> **DATASET SECTION**:

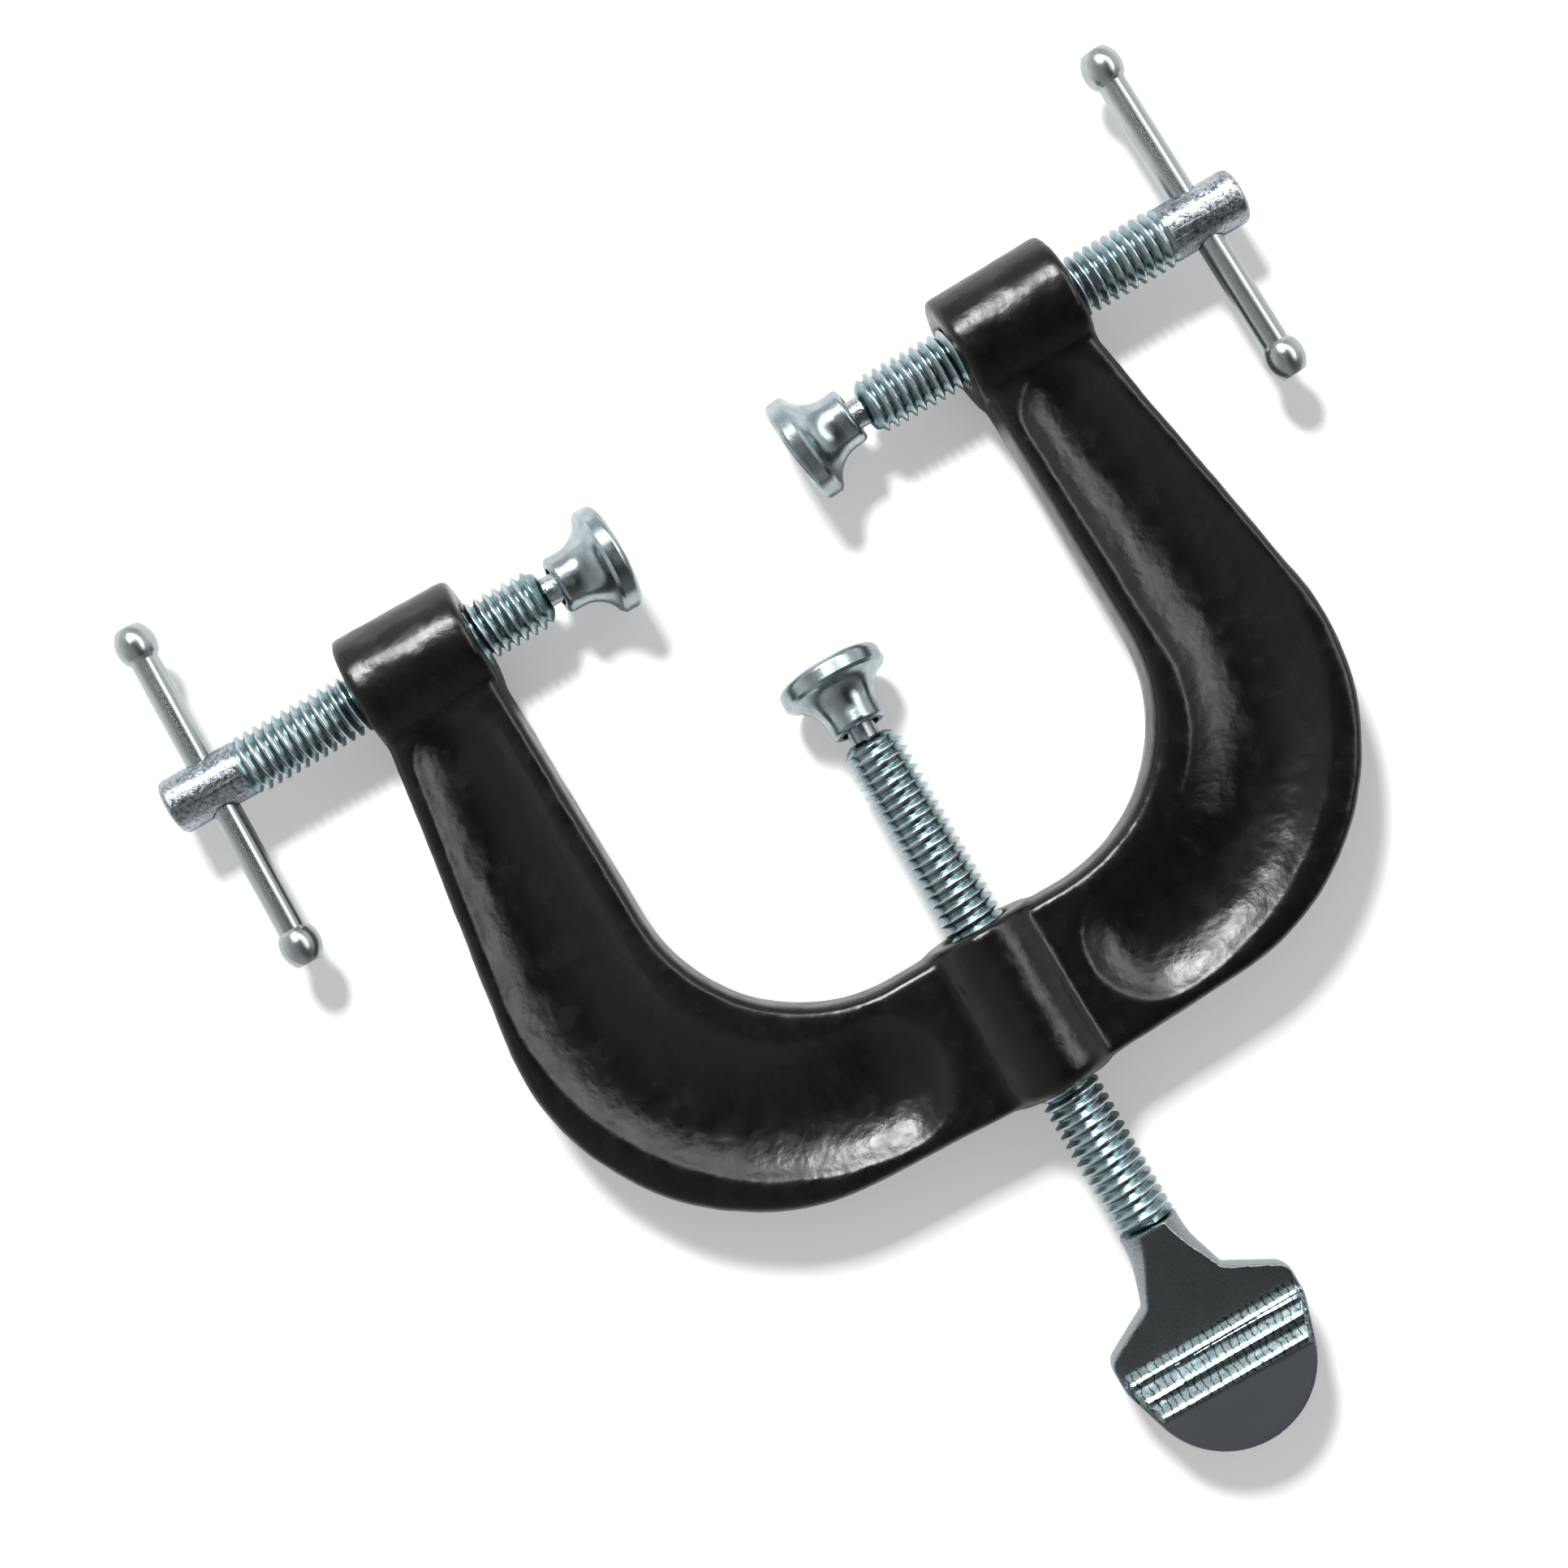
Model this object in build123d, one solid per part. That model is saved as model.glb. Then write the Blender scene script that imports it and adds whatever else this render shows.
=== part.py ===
from build123d import *
import math
import os

# A three-way edging clamp lying flat on a table: a cast C frame, two jaw screws that face each other
# and an edge screw through the frame's back. Lengths are in millimetres, angles in degrees.
# The three screw axes lie in one level plane and cross at one point. The places below are measured
# from that crossing, and each screw's own axis runs inward, from its head towards its pad.

# cast frame, parted in the plane of the screw axes
throat_half_width = 41.5
throat_depth = 75.7
throat_corner_radius = 27.0
back_width = 26.8
back_rise = 2.5
arm_flare = 9.5
arm_skew = 1.5  # how far the jaw ends of both arms stand to the left
bend_radius = 40.2
rim_half_thickness = 5.8
rim_width = 2.9
rim_edge_radius = 1.6
casting_draft = 5.0
trough_depth = 2.9
trough_top_depth = 2.4
trough_top = 15.5
boss_length = 19.7
boss_stand_in = 0.3
boss_outer_radius = 9.8
boss_taper = 0.5
boss_edge_radius = 0.9
back_boss_edge_radius = 2.8
boss_mouth_chamfer = 0.5

# 3/8-16 thread of the screws, and its clearance in the bosses
thread_pitch = 1.5875
thread_diameter = 9.525
thread_depth = 0.97
thread_crest_width = thread_pitch / 8
thread_angle = 60.0
thread_clearance = 0.07

# screws, each built along its own axis from its ball
ball_radius = 3.0
neck_radius = 2.3
neck_length = 5.5
shoulder_length = 2.8
shoulder_swell = 0.36  # share of its length in which the shoulder rises by two thirds
jaw_thread_end = 57.9
jaw_head_length = 12.3
jaw_head_radius = 4.4
jaw_head_edge_radius = 0.9
handle_hole_from_end = 7.1
edge_thread_end = 89.7

# thumb head of the edge screw, forged flat from the round bar
spade_length = 36.7
spade_side_radius = 15.4
spade_tip_radius = 13.9
spade_neck_radius = 4.75
spade_shoulder_radius = 7.0
spade_shoulder_place = 10.4
spade_corner_place = 15.0
spade_side_end = 20.0
spade_neck_end = 3.5
spade_neck_sweep = 15.0
spade_shoulder_sweep = 1.7
spade_corner_radius = 2.5
spade_side_sweep = 5.0
spade_root_thickness = 8.5
spade_blade_thickness = 4.0
spade_tip_thickness = 3.2
ridge_places = (17.7, 20.0, 23.3, 26.6)  # where each ridge starts, and where the last one ends
ridge_height = 0.8
ridge_crest_share = 0.84  # of a ridge's width, where it is highest
ridge_margin = 0.8
ridge_lean = -1.4

# sliding T handles of the jaw screws
handle_length = 57.0
handle_radius = 2.2
knob_radius = 3.15
knob_length = 5.0
knob_flat_radius = 2.0
knob_shoulder = 0.55
handle_clearance = 0.06

# bell-shaped swivel pads, each with a snap ring behind the screw's ball
pad_face_reach = 6.6
pad_rim_radius = 8.45
pad_rim_thickness = 2.7
pad_rim_edge_radius = 1.0
pad_rim_chamfer = 0.5
pad_bell_radius = 5.2
pad_collar_radius = 4.5
pad_collar_edge_radius = 0.8
pad_mouth_reach = 3.8
pad_tilt = 10.5
ball_clearance = 0.05
ring_wire_radius = 0.4
ring_clearance = 0.15
ring_opening = 30.0

# where the clamp stands: each ball's place on its axis, and how its handle and pad lie
left_ball_place = -25.2
right_ball_place = -18.7
edge_ball_place = -37.4
left_pad_roll = 0.0
right_pad_roll = 30.0
edge_pad_roll = 0.0
left_handle_shift = 1.7
right_handle_shift = 0.8
left_handle_lean = -1.2
right_handle_lean = 2.2

# derived sizes
thread_radius = thread_diameter / 2
root_radius = thread_radius - thread_depth
bore_radius = thread_radius + thread_clearance
boss_inner_radius = boss_outer_radius - boss_taper
boss_outer_place = throat_half_width - boss_stand_in + boss_length
arm_shoulder = boss_outer_radius - rim_edge_radius
hole_lean = max(abs(left_handle_lean), abs(right_handle_lean))
handle_hole_radius = (
    handle_radius / math.cos(math.radians(hole_lean))
    + jaw_head_radius * math.tan(math.radians(hole_lean))
    + handle_clearance
)
pad_mouth_radius = (
    neck_radius / math.cos(math.radians(pad_tilt))
    + pad_mouth_reach * math.tan(math.radians(pad_tilt))
    + ball_clearance
)
ring_radius = neck_radius + ring_clearance + ring_wire_radius
ring_from_ball = ball_radius + ball_clearance + ring_wire_radius
ring_place = math.sqrt(ring_from_ball**2 - ring_radius**2)
ring_groove_radius = ring_from_ball + ring_wire_radius + ball_clearance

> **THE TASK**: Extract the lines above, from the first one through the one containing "thread_clearance = 0.07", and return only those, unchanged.

> **CORRECT OUTPUT**:
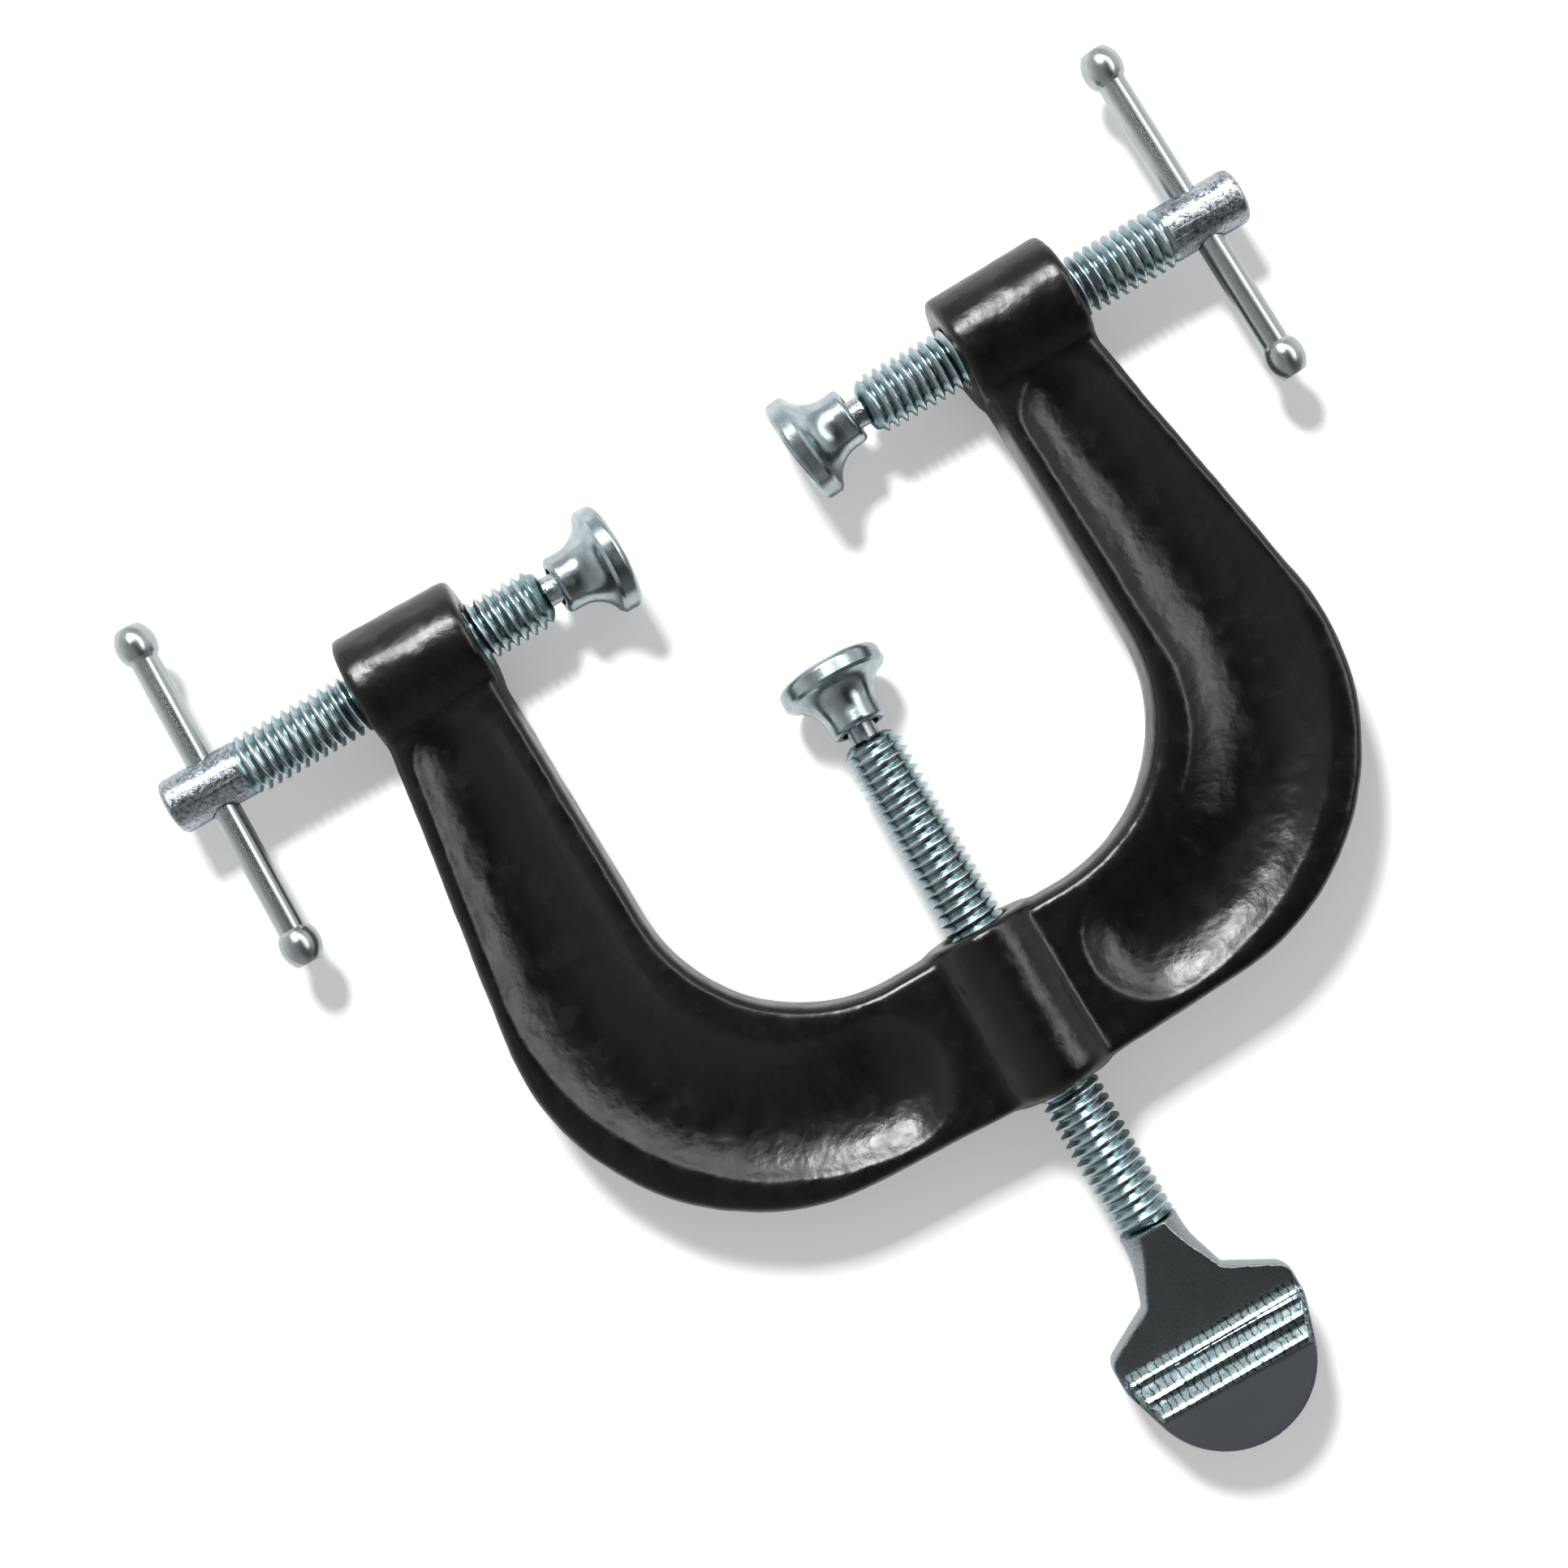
Model this object in build123d, one solid per part. That model is saved as model.glb. Then write the Blender scene script that imports it and adds whatever else this render shows.
=== part.py ===
from build123d import *
import math
import os

# A three-way edging clamp lying flat on a table: a cast C frame, two jaw screws that face each other
# and an edge screw through the frame's back. Lengths are in millimetres, angles in degrees.
# The three screw axes lie in one level plane and cross at one point. The places below are measured
# from that crossing, and each screw's own axis runs inward, from its head towards its pad.

# cast frame, parted in the plane of the screw axes
throat_half_width = 41.5
throat_depth = 75.7
throat_corner_radius = 27.0
back_width = 26.8
back_rise = 2.5
arm_flare = 9.5
arm_skew = 1.5  # how far the jaw ends of both arms stand to the left
bend_radius = 40.2
rim_half_thickness = 5.8
rim_width = 2.9
rim_edge_radius = 1.6
casting_draft = 5.0
trough_depth = 2.9
trough_top_depth = 2.4
trough_top = 15.5
boss_length = 19.7
boss_stand_in = 0.3
boss_outer_radius = 9.8
boss_taper = 0.5
boss_edge_radius = 0.9
back_boss_edge_radius = 2.8
boss_mouth_chamfer = 0.5

# 3/8-16 thread of the screws, and its clearance in the bosses
thread_pitch = 1.5875
thread_diameter = 9.525
thread_depth = 0.97
thread_crest_width = thread_pitch / 8
thread_angle = 60.0
thread_clearance = 0.07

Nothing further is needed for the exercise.